**Requirements:**
Can the data below be set down again exactly, line for line?
-- Start of Dataset section --
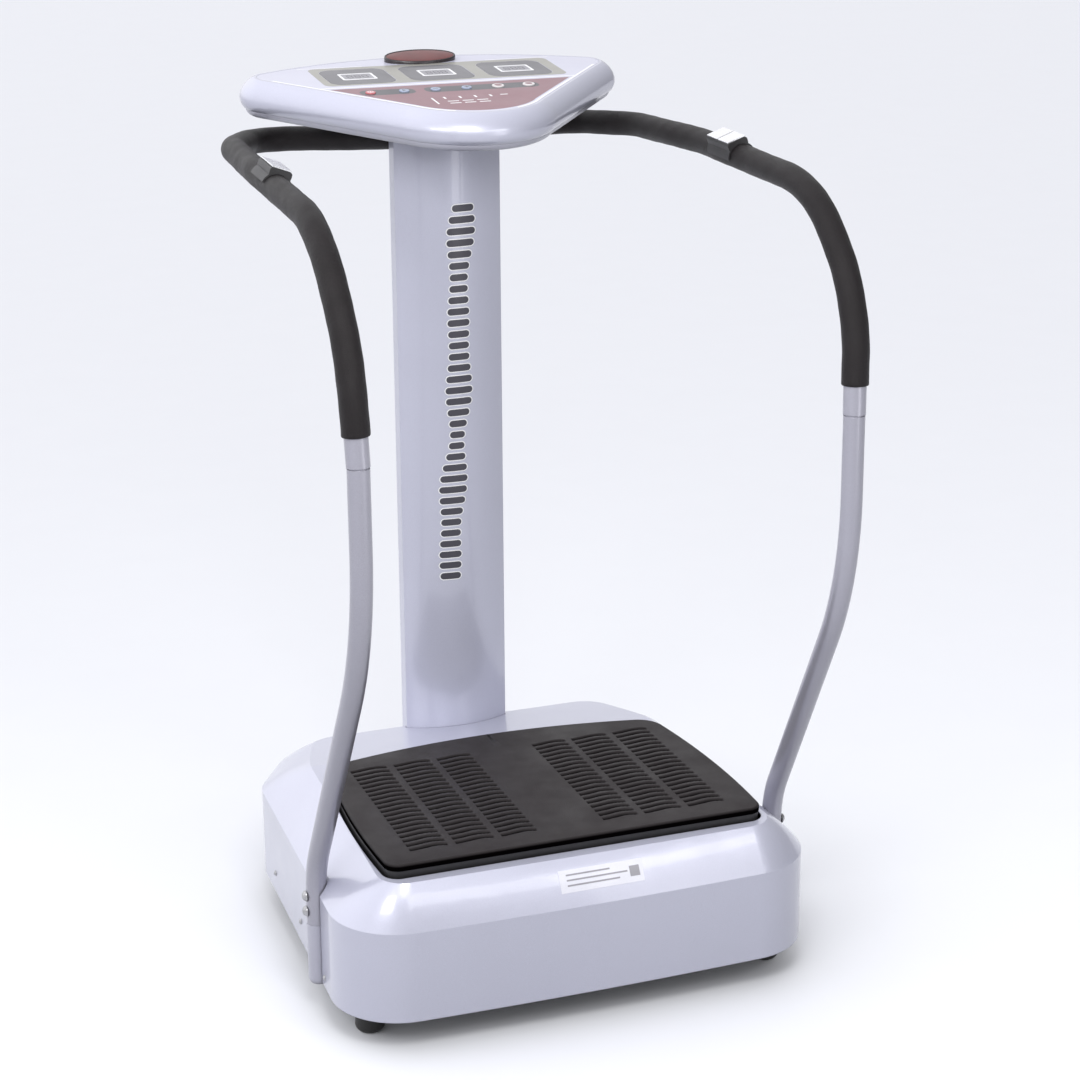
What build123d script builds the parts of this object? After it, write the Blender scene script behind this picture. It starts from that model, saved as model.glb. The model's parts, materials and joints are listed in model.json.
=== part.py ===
"""Vibration plate: an oscillating standing platform with a column, a console and two long handlebars.

Millimetres, +X to the user's right, +Y from the user towards the column, +Z up, feet on z = 0.
The origin is under the middle of the whole machine. Lengths along Y are given from the front edge
of the base, and y() moves them into the machine's frame.
"""
import os
from math import cos, pi, radians, sin

from build123d import *

# ---------------------------------------------------------------- driving dimensions
FRONT = -325.419          # y of the base's front edge in the machine's frame

BASE_HALF = 340.0         # half width of the base at its front edge
BASE_DEPTH = 630.0
BASE_BULGE = 9.0          # how far the front face bows out
BASE_SIDE = (319.0, 520.0)    # where a side wall meets the slanting rear corner
BASE_REAR = (250.0, 630.0)    # where the slanting corner meets the rear wall
BASE_RADII = (95.0, 80.0, 60.0)
SKIRT_LOW = 45.0
SKIRT_TOP = 172.0         # the crease between the upright walls and the slopes
COVER_WALL = 3.0

CREST_HALF = 279.0        # the outline that the slopes rise to
CREST_FRONT = 30.0
CREST_BOW = 3.0
CREST_SIDE = (262.0, 445.0)
CREST_REAR = (205.0, 548.0)
CREST_RADII = (36.0, 60.0, 50.0)
RIM_TOP = 228.0
MIDWAY_IN = 0.42          # the slopes bulge a little: this far in when half way up
FALL_START = 442.0        # behind the platform the deck falls towards the column
FALL_END = 569.0
PLATEAU_Z = 213.0
OPENING_GAP = 3.0         # between the mat and the edge of the opening it stands in

MAT_FRONT = 47.0
MAT_HALF_FRONT = 266.0
MAT_HALF = 269.0
MAT_HALF_Y = 200.0
MAT_CORNER = (249.0, 395.0)
MAT_REAR = 427.0
MAT_RADII = (20.0, 40.0)
MAT_TOP = 246.0
MAT_THICK = 9.0
RIB_COLUMNS = ((46.5, 98.5), (107.0, 162.5), (171.5, 226.0))
RIB_FRONT = 80.0
RIB_REAR = 368.0
RIB_RECESS = 1.6
TRAY_LOW = 199.0
TRAY_WALL = 5.0
PLATE_THICK = 3.0

COLUMN_HALF = 78.5
COLUMN_APEX = 541.0       # front of the bowed column face
COLUMN_EDGE = 567.0       # where the bowed face meets the flat sides
COLUMN_SIDE = 589.0
COLUMN_REAR = 609.0
COLUMN_LOW = 150.0
COLUMN_TOP = 1140.0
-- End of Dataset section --
**Task output:**
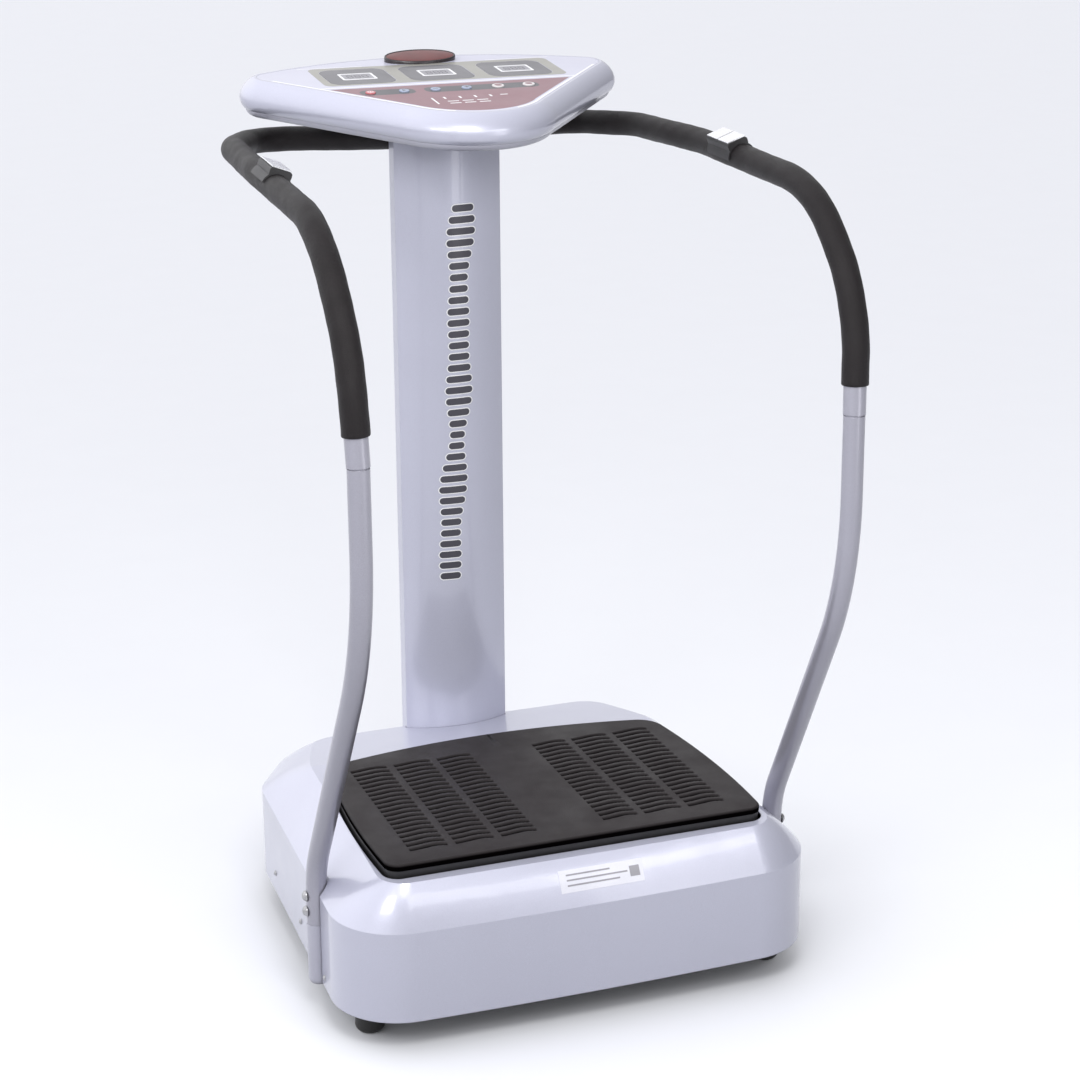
What build123d script builds the parts of this object? After it, write the Blender scene script behind this picture. It starts from that model, saved as model.glb. The model's parts, materials and joints are listed in model.json.
=== part.py ===
"""Vibration plate: an oscillating standing platform with a column, a console and two long handlebars.

Millimetres, +X to the user's right, +Y from the user towards the column, +Z up, feet on z = 0.
The origin is under the middle of the whole machine. Lengths along Y are given from the front edge
of the base, and y() moves them into the machine's frame.
"""
import os
from math import cos, pi, radians, sin

from build123d import *

# ---------------------------------------------------------------- driving dimensions
FRONT = -325.419          # y of the base's front edge in the machine's frame

BASE_HALF = 340.0         # half width of the base at its front edge
BASE_DEPTH = 630.0
BASE_BULGE = 9.0          # how far the front face bows out
BASE_SIDE = (319.0, 520.0)    # where a side wall meets the slanting rear corner
BASE_REAR = (250.0, 630.0)    # where the slanting corner meets the rear wall
BASE_RADII = (95.0, 80.0, 60.0)
SKIRT_LOW = 45.0
SKIRT_TOP = 172.0         # the crease between the upright walls and the slopes
COVER_WALL = 3.0

CREST_HALF = 279.0        # the outline that the slopes rise to
CREST_FRONT = 30.0
CREST_BOW = 3.0
CREST_SIDE = (262.0, 445.0)
CREST_REAR = (205.0, 548.0)
CREST_RADII = (36.0, 60.0, 50.0)
RIM_TOP = 228.0
MIDWAY_IN = 0.42          # the slopes bulge a little: this far in when half way up
FALL_START = 442.0        # behind the platform the deck falls towards the column
FALL_END = 569.0
PLATEAU_Z = 213.0
OPENING_GAP = 3.0         # between the mat and the edge of the opening it stands in

MAT_FRONT = 47.0
MAT_HALF_FRONT = 266.0
MAT_HALF = 269.0
MAT_HALF_Y = 200.0
MAT_CORNER = (249.0, 395.0)
MAT_REAR = 427.0
MAT_RADII = (20.0, 40.0)
MAT_TOP = 246.0
MAT_THICK = 9.0
RIB_COLUMNS = ((46.5, 98.5), (107.0, 162.5), (171.5, 226.0))
RIB_FRONT = 80.0
RIB_REAR = 368.0
RIB_RECESS = 1.6
TRAY_LOW = 199.0
TRAY_WALL = 5.0
PLATE_THICK = 3.0

COLUMN_HALF = 78.5
COLUMN_APEX = 541.0       # front of the bowed column face
COLUMN_EDGE = 567.0       # where the bowed face meets the flat sides
COLUMN_SIDE = 589.0
COLUMN_REAR = 609.0
COLUMN_LOW = 150.0
COLUMN_TOP = 1140.0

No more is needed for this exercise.